Summary: | From Exodus to the American Dream, from Terra Nullius to the Yellow Peril
to multicultural harmony, migration has provided a rich source of myth throughout
human history. It engenders dreams, fears and memories in both migrant and resident
populations; giving rise to hope for a new start and a bright future, feelings of exile and
alienation, nostalgia for lost homelands, dreams of belonging and entitlement, fears of
invasion, dispossession and cultural extinction. It has inspired artists and writers from
the time of the Ancient Testament to the contemporary age of globalisation and mass
migration and it has exercised the minds of politicians from Greek and Roman times to
our era of detention centres and temporary visas. This reading of Asian-Australian
picture books will focus on immigrants’ perception of the ‘new worlds’ of America and
Australia. The Peasant Prince, a picture-book version of Li Cunxin’s best-selling
autobiography Mao’s Last Dancer, sets up tensions between individual ambition and
belonging, illustrated by contrasts between the Chinese story ‘The Frog in the Well’ and
the Western fairy-tale of Cinderella, to which Li Cunxin’s own trajectory from poor
peasant boy in a Chinese village to international ballet star is explicitly related.

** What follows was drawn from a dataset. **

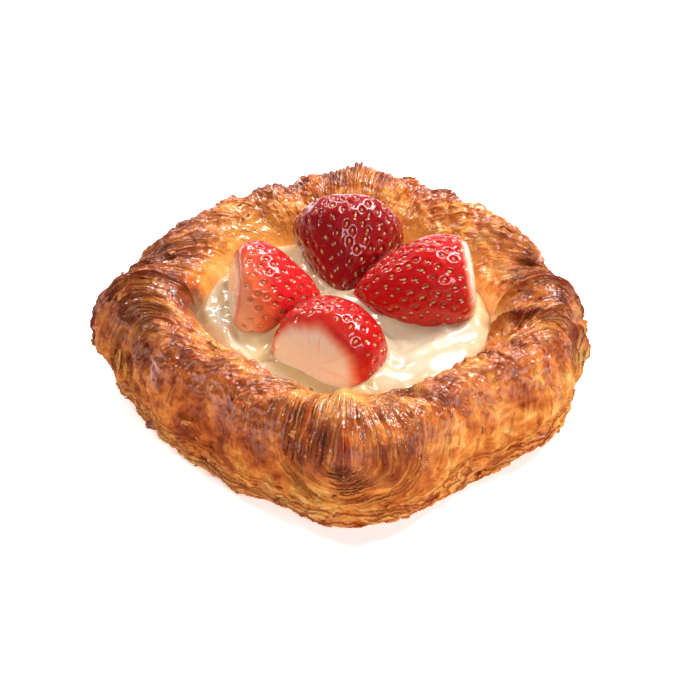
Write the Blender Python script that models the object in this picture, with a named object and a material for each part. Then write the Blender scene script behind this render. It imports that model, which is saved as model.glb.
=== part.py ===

Shaun
Tan’s The Lost Thing and The Arrival trace the journey from alienation to belonging by
means of fantasy worlds encompassing both utopic and dystopic visions. By way of a
conclusion, the paper considers the nature of myth as evoked and dramatised in these
texts, contrasting the idea of myth as eternal truth with Roland Barthes’ insistence that
myth is a mechanism which transforms history into nature.